» **EXERCISE BRIEF**: Write out exactly the lines below that run from the one containing "Turn this picture" through the one containing "beak_seat_gap = 0.0009", both included, with no other lines.
-.-.-
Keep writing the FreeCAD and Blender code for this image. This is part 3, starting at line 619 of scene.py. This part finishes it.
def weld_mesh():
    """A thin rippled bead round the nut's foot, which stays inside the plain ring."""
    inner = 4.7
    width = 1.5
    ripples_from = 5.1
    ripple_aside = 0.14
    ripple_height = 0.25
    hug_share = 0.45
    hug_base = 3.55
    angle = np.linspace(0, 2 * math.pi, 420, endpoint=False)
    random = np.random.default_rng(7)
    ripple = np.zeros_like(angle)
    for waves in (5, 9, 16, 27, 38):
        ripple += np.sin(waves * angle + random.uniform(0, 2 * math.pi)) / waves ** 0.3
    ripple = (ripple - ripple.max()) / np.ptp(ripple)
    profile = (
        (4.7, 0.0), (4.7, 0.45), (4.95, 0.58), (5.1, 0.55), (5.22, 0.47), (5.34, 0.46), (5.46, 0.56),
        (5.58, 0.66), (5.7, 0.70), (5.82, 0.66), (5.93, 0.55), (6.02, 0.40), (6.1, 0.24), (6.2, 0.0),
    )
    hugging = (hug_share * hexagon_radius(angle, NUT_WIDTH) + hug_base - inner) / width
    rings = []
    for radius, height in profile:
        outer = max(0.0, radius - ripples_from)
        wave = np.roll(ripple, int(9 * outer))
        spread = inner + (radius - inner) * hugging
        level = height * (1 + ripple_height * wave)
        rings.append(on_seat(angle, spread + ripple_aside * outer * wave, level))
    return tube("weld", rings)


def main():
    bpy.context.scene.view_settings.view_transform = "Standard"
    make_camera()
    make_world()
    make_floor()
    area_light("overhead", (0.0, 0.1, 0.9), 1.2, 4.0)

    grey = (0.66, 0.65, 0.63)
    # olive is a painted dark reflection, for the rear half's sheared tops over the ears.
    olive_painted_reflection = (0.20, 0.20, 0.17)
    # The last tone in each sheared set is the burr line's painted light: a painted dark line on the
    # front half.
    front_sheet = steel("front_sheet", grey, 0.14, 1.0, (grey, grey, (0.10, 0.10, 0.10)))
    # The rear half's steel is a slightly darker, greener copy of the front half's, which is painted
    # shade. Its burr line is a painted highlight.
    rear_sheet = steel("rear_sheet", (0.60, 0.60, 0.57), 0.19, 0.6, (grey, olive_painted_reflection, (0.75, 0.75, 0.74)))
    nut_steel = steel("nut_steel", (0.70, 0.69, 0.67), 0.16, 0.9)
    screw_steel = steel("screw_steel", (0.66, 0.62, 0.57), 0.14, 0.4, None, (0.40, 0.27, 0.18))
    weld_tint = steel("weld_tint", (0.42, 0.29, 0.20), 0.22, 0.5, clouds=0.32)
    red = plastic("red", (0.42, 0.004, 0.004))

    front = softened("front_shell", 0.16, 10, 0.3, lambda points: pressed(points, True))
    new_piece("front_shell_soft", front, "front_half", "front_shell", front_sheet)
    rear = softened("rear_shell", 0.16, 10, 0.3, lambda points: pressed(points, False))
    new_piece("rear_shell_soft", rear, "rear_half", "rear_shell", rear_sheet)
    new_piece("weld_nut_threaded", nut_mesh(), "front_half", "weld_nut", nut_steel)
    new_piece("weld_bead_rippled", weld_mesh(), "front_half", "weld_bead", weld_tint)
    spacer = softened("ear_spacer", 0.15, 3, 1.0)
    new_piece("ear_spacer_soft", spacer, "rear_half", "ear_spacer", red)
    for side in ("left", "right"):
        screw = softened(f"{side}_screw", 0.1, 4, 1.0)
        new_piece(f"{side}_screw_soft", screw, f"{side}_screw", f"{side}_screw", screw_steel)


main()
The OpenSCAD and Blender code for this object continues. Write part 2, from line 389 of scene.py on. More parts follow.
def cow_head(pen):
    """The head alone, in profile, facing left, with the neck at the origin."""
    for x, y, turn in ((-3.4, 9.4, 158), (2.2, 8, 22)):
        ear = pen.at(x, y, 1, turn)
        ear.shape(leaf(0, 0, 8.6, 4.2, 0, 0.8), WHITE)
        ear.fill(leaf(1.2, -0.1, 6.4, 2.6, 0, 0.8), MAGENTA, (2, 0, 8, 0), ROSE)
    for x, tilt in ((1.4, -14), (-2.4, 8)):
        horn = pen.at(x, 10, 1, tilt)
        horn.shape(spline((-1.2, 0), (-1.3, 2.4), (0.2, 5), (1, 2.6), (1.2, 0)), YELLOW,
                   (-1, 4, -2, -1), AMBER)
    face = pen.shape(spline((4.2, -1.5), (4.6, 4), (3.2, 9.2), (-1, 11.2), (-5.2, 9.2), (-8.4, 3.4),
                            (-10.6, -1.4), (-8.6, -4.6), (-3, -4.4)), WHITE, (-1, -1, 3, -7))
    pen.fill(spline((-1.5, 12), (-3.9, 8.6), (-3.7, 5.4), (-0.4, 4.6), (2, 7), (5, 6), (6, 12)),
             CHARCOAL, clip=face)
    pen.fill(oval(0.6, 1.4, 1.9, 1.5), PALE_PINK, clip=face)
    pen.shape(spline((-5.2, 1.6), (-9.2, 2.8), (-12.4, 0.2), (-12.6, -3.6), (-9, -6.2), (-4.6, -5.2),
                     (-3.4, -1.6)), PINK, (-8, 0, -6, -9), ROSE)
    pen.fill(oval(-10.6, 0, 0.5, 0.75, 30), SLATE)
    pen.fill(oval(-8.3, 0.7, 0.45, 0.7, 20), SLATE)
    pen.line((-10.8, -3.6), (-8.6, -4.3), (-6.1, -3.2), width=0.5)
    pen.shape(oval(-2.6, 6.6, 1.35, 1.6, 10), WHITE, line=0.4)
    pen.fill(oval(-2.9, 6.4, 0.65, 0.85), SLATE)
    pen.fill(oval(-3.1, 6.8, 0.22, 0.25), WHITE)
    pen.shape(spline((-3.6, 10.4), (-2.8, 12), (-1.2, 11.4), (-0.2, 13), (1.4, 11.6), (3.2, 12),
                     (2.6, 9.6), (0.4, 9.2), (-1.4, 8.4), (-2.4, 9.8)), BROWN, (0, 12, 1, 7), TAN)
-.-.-
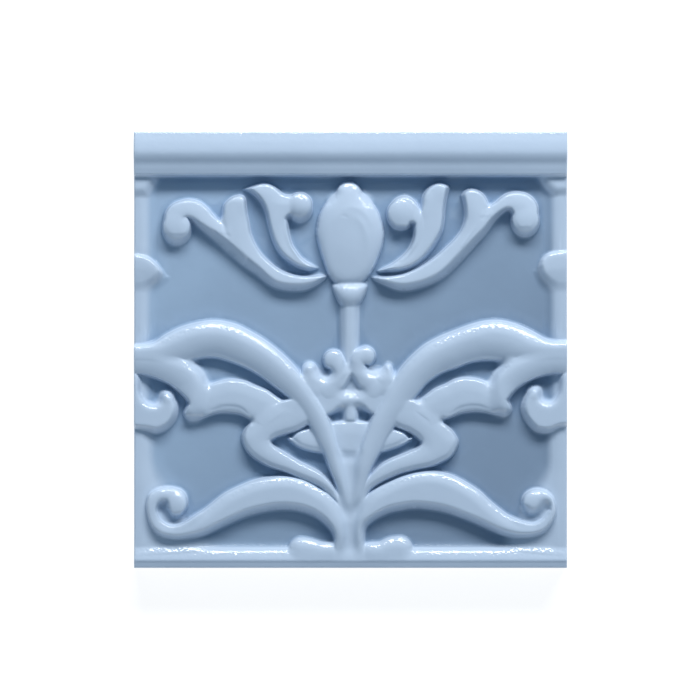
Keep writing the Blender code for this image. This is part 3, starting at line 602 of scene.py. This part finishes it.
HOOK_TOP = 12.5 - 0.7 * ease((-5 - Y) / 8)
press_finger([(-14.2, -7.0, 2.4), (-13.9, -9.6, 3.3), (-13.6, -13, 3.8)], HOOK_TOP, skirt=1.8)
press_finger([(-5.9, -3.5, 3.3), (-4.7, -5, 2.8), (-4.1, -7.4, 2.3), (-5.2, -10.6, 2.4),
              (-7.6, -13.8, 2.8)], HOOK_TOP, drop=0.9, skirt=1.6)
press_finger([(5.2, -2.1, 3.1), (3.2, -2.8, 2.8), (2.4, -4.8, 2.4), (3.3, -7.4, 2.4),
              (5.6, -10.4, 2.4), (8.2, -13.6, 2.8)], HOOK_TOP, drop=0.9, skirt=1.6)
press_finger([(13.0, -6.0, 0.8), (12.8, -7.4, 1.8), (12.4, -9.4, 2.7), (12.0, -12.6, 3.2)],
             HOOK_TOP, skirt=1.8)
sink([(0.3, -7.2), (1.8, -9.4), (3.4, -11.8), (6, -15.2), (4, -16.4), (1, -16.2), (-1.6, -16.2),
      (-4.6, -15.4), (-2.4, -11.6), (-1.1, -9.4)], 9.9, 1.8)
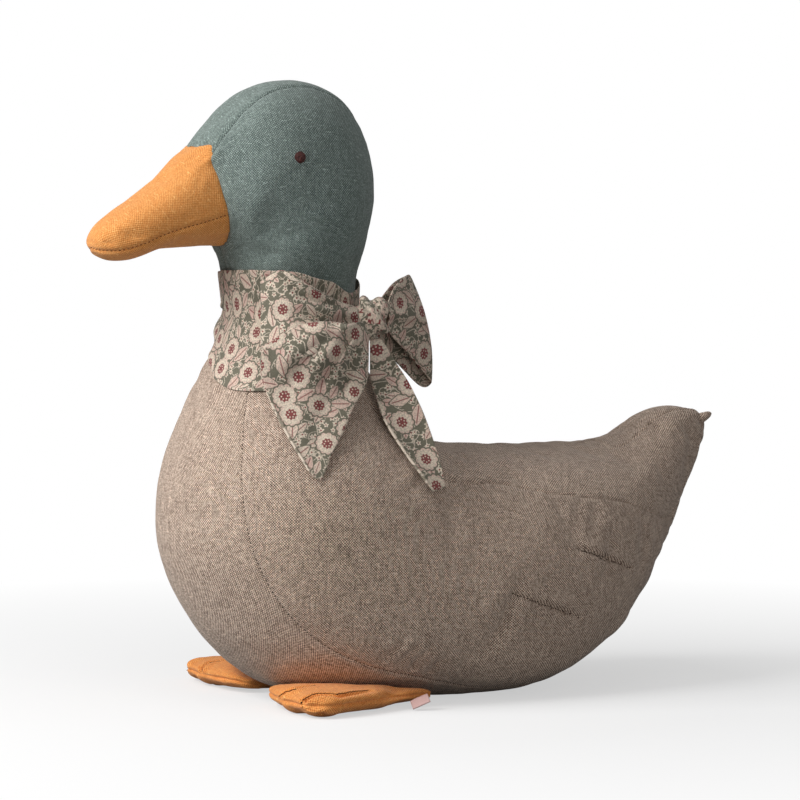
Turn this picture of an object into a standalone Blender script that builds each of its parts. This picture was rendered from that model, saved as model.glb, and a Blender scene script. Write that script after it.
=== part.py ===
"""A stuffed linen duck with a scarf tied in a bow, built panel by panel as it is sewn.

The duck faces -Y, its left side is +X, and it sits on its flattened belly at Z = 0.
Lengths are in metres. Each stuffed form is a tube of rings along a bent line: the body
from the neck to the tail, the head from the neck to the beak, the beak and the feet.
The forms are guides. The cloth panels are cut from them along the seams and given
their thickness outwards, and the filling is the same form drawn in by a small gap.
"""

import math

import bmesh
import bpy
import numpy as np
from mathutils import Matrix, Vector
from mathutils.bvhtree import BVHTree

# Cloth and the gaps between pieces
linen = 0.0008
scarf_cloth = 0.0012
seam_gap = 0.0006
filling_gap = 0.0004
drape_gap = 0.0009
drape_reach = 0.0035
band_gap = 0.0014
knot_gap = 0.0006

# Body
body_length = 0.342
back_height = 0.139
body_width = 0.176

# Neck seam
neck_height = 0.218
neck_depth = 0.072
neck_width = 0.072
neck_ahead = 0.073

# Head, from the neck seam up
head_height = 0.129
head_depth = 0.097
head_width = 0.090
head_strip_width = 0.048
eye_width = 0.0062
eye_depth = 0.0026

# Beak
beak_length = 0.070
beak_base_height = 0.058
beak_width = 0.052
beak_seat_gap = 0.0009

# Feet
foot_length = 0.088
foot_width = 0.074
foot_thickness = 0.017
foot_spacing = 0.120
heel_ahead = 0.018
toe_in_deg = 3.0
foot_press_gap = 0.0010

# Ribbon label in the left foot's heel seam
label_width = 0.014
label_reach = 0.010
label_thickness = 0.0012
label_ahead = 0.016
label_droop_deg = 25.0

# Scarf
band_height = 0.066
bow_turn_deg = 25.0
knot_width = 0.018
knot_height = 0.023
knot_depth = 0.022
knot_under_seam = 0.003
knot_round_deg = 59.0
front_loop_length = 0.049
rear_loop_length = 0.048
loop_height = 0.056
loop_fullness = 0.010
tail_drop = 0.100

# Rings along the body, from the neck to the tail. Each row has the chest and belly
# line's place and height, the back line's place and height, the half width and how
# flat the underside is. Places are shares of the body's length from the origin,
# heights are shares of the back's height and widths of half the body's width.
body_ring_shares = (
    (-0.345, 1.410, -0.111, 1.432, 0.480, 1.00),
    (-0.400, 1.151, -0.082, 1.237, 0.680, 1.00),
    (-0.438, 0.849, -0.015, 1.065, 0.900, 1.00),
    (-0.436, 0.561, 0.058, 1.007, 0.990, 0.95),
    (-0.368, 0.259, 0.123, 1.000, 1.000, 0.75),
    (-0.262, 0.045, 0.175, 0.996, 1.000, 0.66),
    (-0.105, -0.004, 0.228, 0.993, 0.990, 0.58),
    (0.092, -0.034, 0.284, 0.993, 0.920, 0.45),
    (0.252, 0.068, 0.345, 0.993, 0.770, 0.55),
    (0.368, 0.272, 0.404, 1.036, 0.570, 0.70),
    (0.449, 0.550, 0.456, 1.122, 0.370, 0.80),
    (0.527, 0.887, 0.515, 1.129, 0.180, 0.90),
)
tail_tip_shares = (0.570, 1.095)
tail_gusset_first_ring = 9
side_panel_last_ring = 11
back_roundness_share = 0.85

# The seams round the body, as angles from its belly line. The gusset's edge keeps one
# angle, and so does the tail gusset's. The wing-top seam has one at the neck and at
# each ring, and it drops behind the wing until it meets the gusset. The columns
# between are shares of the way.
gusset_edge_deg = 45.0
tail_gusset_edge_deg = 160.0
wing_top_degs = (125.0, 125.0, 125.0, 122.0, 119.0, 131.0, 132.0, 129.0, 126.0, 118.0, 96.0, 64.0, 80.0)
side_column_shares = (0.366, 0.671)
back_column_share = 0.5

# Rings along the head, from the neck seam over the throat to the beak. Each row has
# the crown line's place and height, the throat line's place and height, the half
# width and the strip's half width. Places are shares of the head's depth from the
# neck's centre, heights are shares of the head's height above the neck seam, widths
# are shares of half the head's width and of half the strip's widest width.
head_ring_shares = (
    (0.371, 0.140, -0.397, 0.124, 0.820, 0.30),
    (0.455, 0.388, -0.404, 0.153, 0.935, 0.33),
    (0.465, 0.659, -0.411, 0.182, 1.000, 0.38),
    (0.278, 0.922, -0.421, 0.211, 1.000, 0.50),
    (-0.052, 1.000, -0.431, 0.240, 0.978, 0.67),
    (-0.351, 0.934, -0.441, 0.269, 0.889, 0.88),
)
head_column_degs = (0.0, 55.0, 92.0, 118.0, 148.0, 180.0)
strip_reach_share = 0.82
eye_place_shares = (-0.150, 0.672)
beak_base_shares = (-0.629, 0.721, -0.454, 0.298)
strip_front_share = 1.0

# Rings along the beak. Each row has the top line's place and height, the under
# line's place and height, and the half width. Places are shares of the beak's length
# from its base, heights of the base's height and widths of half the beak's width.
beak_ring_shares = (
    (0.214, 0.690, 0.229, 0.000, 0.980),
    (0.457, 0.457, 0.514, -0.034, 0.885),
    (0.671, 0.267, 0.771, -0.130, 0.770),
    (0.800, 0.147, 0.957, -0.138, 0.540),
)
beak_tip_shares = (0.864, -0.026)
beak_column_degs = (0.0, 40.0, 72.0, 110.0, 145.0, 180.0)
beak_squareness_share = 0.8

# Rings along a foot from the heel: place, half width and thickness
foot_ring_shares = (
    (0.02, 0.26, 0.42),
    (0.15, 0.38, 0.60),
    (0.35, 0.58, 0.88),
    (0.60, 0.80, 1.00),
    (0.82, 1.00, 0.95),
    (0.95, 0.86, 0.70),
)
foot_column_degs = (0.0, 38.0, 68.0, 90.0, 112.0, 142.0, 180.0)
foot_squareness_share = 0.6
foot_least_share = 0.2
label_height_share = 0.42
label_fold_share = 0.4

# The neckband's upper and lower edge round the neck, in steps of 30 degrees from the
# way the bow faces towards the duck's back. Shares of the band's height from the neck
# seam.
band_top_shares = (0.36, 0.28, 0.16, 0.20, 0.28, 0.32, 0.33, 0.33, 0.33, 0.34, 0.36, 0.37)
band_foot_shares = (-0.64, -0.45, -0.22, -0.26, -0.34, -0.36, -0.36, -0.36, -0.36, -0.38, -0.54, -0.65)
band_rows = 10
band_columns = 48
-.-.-
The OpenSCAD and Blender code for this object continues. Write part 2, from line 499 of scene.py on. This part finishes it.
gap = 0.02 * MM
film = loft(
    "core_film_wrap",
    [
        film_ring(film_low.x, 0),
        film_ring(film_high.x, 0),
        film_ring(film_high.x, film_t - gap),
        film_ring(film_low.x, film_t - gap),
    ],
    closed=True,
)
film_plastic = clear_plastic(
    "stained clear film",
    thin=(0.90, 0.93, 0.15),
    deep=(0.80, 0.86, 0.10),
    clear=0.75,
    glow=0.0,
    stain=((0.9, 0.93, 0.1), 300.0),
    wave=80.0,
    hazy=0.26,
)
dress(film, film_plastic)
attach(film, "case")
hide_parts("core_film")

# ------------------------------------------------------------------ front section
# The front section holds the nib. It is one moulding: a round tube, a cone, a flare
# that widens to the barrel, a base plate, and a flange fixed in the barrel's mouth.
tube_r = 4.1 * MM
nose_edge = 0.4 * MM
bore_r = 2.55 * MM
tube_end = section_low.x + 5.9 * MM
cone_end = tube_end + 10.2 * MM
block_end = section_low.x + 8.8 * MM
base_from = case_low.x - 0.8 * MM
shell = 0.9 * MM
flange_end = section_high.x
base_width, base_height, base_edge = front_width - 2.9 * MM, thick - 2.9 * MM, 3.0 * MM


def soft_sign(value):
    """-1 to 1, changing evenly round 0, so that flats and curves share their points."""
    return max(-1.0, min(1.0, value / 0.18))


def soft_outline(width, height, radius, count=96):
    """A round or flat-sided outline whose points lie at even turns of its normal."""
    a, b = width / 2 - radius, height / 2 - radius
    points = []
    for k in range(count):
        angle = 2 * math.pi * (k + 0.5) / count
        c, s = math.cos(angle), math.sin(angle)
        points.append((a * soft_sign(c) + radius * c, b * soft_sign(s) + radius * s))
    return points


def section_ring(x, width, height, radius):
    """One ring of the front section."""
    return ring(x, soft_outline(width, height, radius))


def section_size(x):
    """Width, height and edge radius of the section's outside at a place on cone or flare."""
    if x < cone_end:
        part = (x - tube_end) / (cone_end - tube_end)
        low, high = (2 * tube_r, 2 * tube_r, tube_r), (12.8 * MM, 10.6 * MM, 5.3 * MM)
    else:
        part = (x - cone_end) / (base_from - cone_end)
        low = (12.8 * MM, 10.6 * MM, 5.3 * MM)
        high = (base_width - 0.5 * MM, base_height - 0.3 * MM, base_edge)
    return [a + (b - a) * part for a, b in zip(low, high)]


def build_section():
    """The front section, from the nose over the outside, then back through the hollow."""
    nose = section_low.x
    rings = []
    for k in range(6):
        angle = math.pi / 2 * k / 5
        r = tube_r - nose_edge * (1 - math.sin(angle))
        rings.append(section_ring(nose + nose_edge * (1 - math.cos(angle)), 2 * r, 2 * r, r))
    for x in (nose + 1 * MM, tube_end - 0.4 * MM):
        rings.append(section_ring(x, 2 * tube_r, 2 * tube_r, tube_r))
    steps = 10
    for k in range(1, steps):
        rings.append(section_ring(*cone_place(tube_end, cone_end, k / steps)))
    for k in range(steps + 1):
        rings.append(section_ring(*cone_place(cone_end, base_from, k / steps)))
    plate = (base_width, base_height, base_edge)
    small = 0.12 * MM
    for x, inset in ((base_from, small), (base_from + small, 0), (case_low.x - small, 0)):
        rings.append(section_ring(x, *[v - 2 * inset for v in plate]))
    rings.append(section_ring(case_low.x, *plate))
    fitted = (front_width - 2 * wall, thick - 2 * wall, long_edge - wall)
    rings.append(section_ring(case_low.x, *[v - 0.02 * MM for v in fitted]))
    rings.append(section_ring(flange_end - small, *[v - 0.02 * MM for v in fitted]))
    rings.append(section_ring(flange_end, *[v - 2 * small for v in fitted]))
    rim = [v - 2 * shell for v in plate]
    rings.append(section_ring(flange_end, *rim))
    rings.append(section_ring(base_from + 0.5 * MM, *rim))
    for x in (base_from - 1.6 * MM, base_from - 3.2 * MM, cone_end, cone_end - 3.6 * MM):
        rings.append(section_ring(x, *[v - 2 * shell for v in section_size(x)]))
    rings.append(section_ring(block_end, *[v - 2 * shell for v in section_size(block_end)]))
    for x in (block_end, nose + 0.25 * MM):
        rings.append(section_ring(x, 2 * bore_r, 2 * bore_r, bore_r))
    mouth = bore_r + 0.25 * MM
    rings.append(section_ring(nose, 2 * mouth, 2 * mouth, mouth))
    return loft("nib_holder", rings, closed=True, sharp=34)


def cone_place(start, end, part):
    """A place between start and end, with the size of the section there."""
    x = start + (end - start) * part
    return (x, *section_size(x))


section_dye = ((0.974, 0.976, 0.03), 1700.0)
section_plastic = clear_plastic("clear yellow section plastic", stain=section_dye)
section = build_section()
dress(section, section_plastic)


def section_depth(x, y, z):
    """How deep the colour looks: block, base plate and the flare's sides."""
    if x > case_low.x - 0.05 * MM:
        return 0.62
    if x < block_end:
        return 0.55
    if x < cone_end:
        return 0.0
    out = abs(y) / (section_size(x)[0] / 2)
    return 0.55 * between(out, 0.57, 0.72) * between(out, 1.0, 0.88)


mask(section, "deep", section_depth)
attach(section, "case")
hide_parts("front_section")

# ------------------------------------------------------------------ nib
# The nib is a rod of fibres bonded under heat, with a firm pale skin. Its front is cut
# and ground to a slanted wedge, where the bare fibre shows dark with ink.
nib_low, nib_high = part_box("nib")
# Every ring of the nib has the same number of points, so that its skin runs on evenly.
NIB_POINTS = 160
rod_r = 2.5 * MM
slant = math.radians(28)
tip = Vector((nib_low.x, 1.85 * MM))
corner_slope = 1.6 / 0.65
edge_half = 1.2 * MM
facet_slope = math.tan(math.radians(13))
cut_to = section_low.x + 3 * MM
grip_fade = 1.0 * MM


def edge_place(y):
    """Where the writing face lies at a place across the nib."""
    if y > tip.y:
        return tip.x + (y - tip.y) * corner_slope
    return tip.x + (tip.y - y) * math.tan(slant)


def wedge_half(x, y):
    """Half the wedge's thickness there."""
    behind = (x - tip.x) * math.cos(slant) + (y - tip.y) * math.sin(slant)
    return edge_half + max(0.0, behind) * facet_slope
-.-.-
» **FULL ANSWER**:
Turn this picture of an object into a standalone Blender script that builds each of its parts. This picture was rendered from that model, saved as model.glb, and a Blender scene script. Write that script after it.
=== part.py ===
"""A stuffed linen duck with a scarf tied in a bow, built panel by panel as it is sewn.

The duck faces -Y, its left side is +X, and it sits on its flattened belly at Z = 0.
Lengths are in metres. Each stuffed form is a tube of rings along a bent line: the body
from the neck to the tail, the head from the neck to the beak, the beak and the feet.
The forms are guides. The cloth panels are cut from them along the seams and given
their thickness outwards, and the filling is the same form drawn in by a small gap.
"""

import math

import bmesh
import bpy
import numpy as np
from mathutils import Matrix, Vector
from mathutils.bvhtree import BVHTree

# Cloth and the gaps between pieces
linen = 0.0008
scarf_cloth = 0.0012
seam_gap = 0.0006
filling_gap = 0.0004
drape_gap = 0.0009
drape_reach = 0.0035
band_gap = 0.0014
knot_gap = 0.0006

# Body
body_length = 0.342
back_height = 0.139
body_width = 0.176

# Neck seam
neck_height = 0.218
neck_depth = 0.072
neck_width = 0.072
neck_ahead = 0.073

# Head, from the neck seam up
head_height = 0.129
head_depth = 0.097
head_width = 0.090
head_strip_width = 0.048
eye_width = 0.0062
eye_depth = 0.0026

# Beak
beak_length = 0.070
beak_base_height = 0.058
beak_width = 0.052
beak_seat_gap = 0.0009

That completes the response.